The Rise of Women Leaders
The clouds of gender inequality in politics are about to clear.
Posted Aug 26, 2020
The ascent of Kamala Harris to the Democratic presidential ticket means that a woman has a decent chance of becoming president in 2024. Why has this taken so long? What does it mean for the future?
In the past, women were largely excluded from political leadership globally and had to fight long and hard even for the right to vote. This phenomenon reflected pronounced gender differences in social status in agricultural societies.
Gender Differences in Social Status
In hunter-gatherer societies, there were only minor gender differences in social status. For example, some groups were led by head women.
It is worth pointing out that these leaders lacked real political power and that the job mostly involved settling endless disputes between individuals after the fashion of modern social workers.
Following the Agricultural Revolution, societies became much more unequal with storable food, such as grains, acting as a source of wealth and power.
Agriculture elevated muscular strength in the context of farm work. Men played a more important role in food production and often controlled the technology of farming in addition to inheriting land.
This system of food production gave greater power to men and took power away from women who had played a key role in food collection in hunter-gatherer societies, sometimes contributing more to the food supply than men did.
In agricultural societies, women were generally treated as unpaid domestic workers who lacked legal rights or political power.
In modern economies, women's economic power rose along with entry to the paid workforce and increased earning power. This economic power led to the establishment of greater legal equality and political representation.
Consequently, there has been a greater representation of women in leadership positions, including heads of state.
While female political power is clearly associated with economic development, women do not have the most power in more developed countries. Surprisingly, there are more female political representatives in comparatively underdeveloped countries than in the most developed countries in Europe.
African Women as Leaders
In a ranking of female political leadership, Rwanda ranked as first in the world whereas the US ranked 96th. European countries ranked higher with Sweden occupying the number 2 slot.
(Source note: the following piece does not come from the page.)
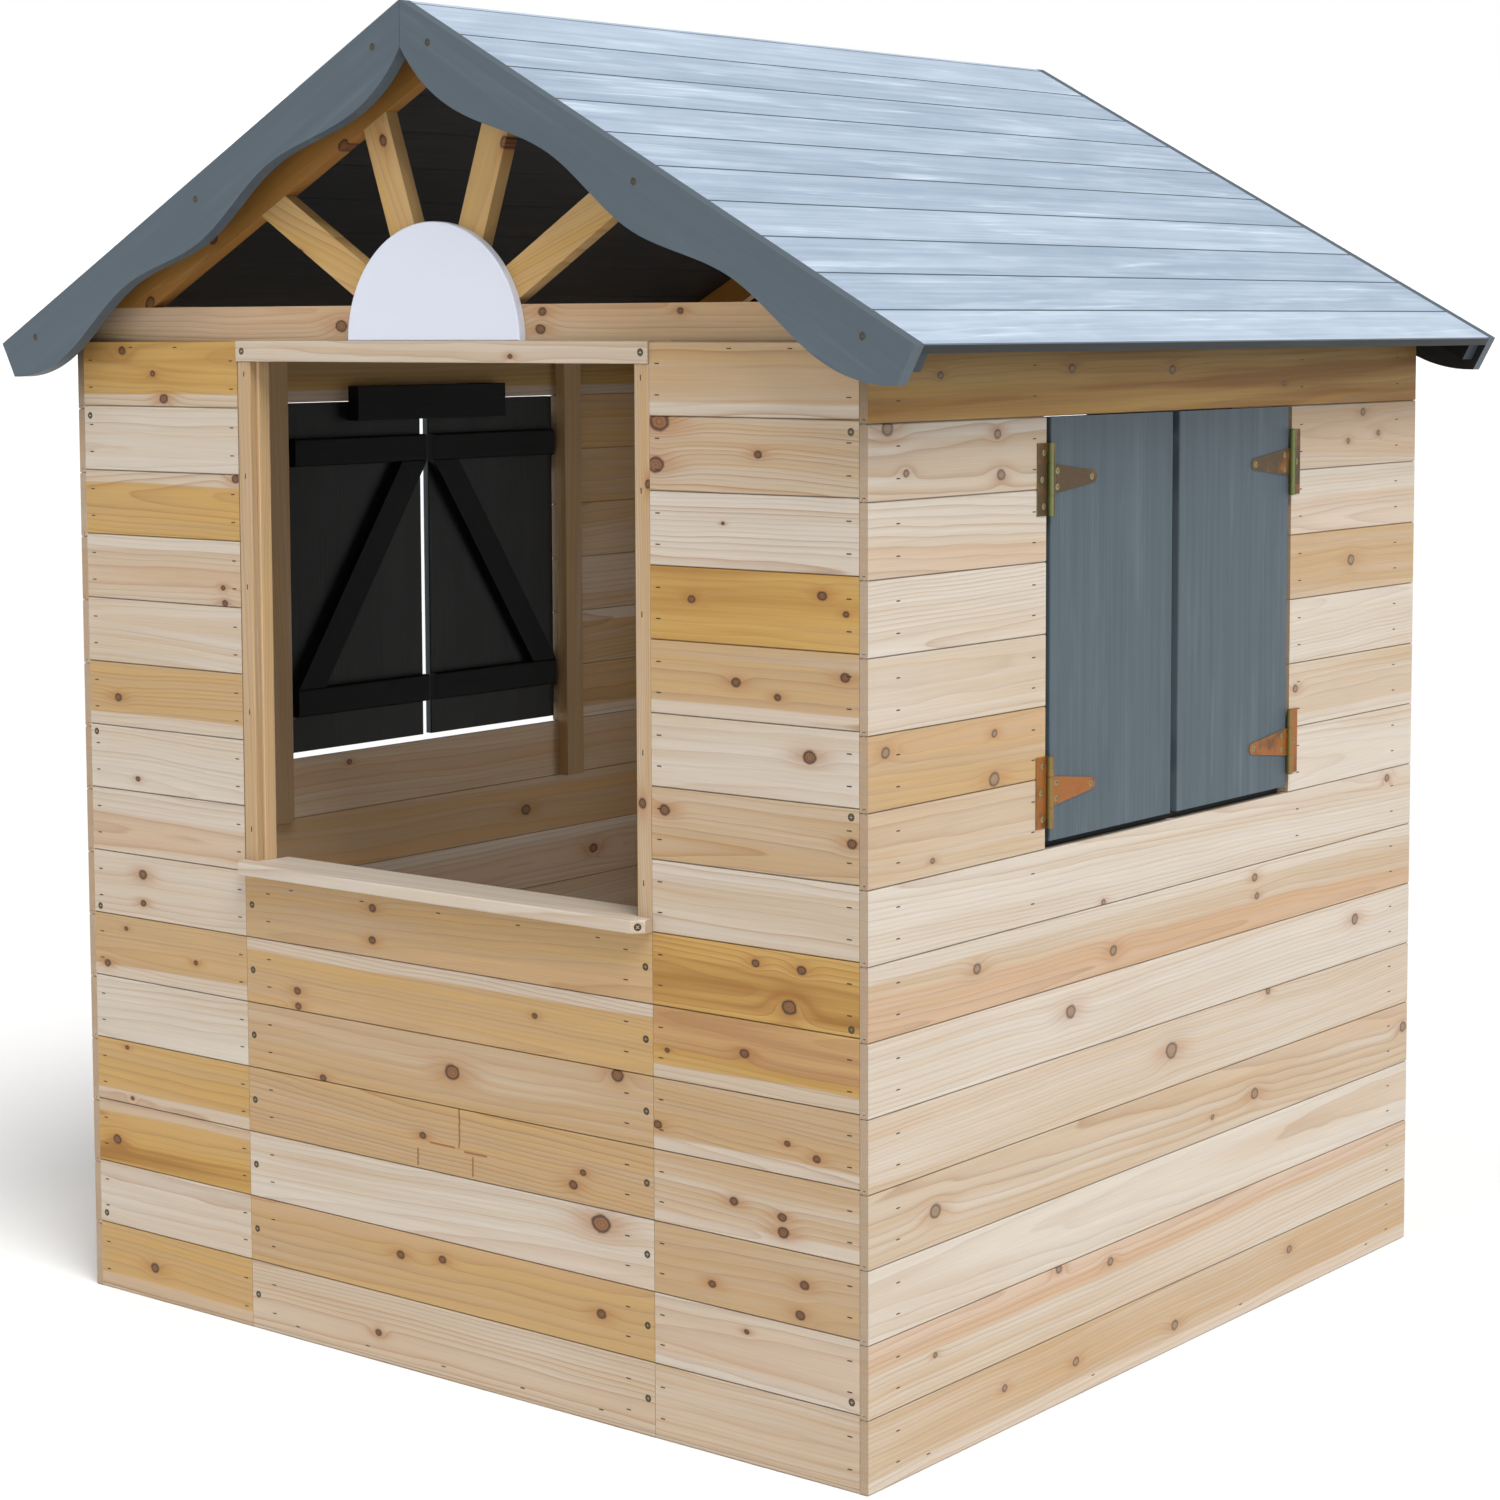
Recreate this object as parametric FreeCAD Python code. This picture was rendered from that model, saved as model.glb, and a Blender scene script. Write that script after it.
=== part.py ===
"""Wooden garden playhouse: boards, battens, gable frame, roof, shutters, hinges and fasteners.

Millimetres, +Z up. The origin is on the ground at the middle of the house. Seen by someone who
stands in front of the serving counter, +X is to the right and +Y is to the back. The right-hand
and front pieces are drawn, and the left-hand and rear ones are their mirror images.
"""
import FreeCAD, Part
import math
import os

from FreeCAD import Vector

# --- Wall boards ---------------------------------------------------------------------------
WALL_WIDTH = 1149.0           # across the outer faces of the two side walls
WALL_DEPTH = 1136.0           # across the outer faces of the front and rear boards
BOARD_COVER = 75.0            # height that one board covers
BOARD_THICK = 10.0
BOARD_ROWS = 15               # boards from the ground to the top of a side wall
END_PANEL_LIP = 4.0           # extra height of the lowest board in the front and rear panels
SEAM_GAP = 0.6                # open joint between two boards
SEAM_BEVEL = 1.1              # bevel on both outer arrises of a board
TONGUE_THICK = 3.0
TONGUE_LENGTH = 4.2
GROOVE_CLEARANCE = 0.3        # on each face of the tongue
GROOVE_SPARE = 0.8            # room past the tongue's end
FIT_GAP = 0.5                 # between pieces that meet without touching

# --- Battens behind the boards -----------------------------------------------------------------
BATTEN_THICK = 17.0
JAMB_BATTEN_HIDDEN = 20.0     # part of the hatch jamb batten that lies behind the boards
JAMB_BATTEN_SHOWN = 24.0      # part of it that stands out into the opening
CORNER_BATTEN_WIDTH = 24.0
COUNTER_BATTEN_WIDTH = 24.0
SIDE_POST_WIDTH = 44.0
WINDOW_BATTEN_WIDTH = 34.0
WINDOW_BATTEN_ROWS_BELOW = 1  # rows that the window battens run on below the window
LEVEL_RAIL_HEIGHT = 28.0      # rails between battens, at the foot and the top of panels
BATTEN_EASE = 1.2             # rounding along the edges of sawn battens

# --- Hatch, counter and doorway ----------------------------------------------------------------
HATCH_WIDTH = 604.6           # also the width of the doorway in the rear wall
COUNTER_ROWS = 7
LINTEL_HEIGHT = 23.0
LINTEL_THICK = 12.0
TRIM_WIDTH = 20.0
SHELF_THICK = 14.0
SHELF_PROJECTION = 22.0       # in front of the wall boards
SHELF_INNER_REACH = 33.0      # behind the wall boards
SHELF_CHAMFER = 11.0
TRIM_EASE = 1.8               # rounding of planed trim, lintel and shelf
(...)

One reason that there are so many female leaders in Rwanda is that approximately two-thirds of the population is female. This anomaly is due to a prolonged and deadly civil war.
In Rwanda, 64 percent of the seats in parliament are held by women.
Having a predominantly female population generally has a profound effect on social life as women take an active role in trades, professions, and businesses and assume a higher social profile, whether one studies classical Sparta or 21st -century Rwanda (1).
Yet, women are well represented in other African countries, including Senegal and South Africa where they make up 40 percent of parliamentary representatives despite having more balanced populations by gender.
One possible reason that African women play a larger role in government could be that they played a larger role in the agricultural economy by tending domestic animals and raising crops making them more economically self-sufficient than their European counterparts (2).
Greater participation in farm work has been used as an evolutionary explanation for the smaller gender difference in height in African populations compared to Europeans. In other words, taller stature brought greater strength and was an advantage in heavy agricultural work by women (2).
Of course, greater height is also associated with higher social status in developed countries by a variety of measures, including earning capacity (3).
So there are many possible reasons that women are better represented in leadership in African countries Why are there so few female leaders in the US compared to either the developed countries of Europe or the less developed countries of Africa?
Why America Lags in Leadership Equality
The issue of why the US lags the world in female leadership in politics is not simple but reflects other broad patterns, including a relative lack of female business leaders.
America is a highly unequal country in many other ways, from income inequality to racial injustice, inhuman working conditions, voter suppression, and unequal pay for women and minorities.
In the past, employers often infringed on female reproductive rights, firing workers as soon as they became pregnant, or even got married. This set up an artificial conflict between careers and family.
Many Americans are derived from countries like Germany and Ireland that had encouraged women to devote themselves to domestic responsibilities rather than independent careers.
The list of possible factors is long including the harshness of frontier life, religious conservatism, the commodification of women as sex objects, and unequal assignment of domestic work by gender.
Whatever the causes, we can celebrate a break in the clouds and anticipate the emergence of a lot more promising female leaders, many drawn from the ranks of minority groups.
1 Guttentag, M., & Secord, P. F. (1983). Too many women: The sex ratio question. Beverly Hills, CA: Sage.
2 Holden, C., and Mace, R. (1999). Sexual dimorphism in stature and women's work: a phylogenetic cross-cultural analysis. American Journal of Physical Anthropology,110, 27-45.
3 Case, A. & Paxon, C. (2008). Stature and status: Height, ability and labour market outcomes. Journal of Political Economy, 116, 491-532.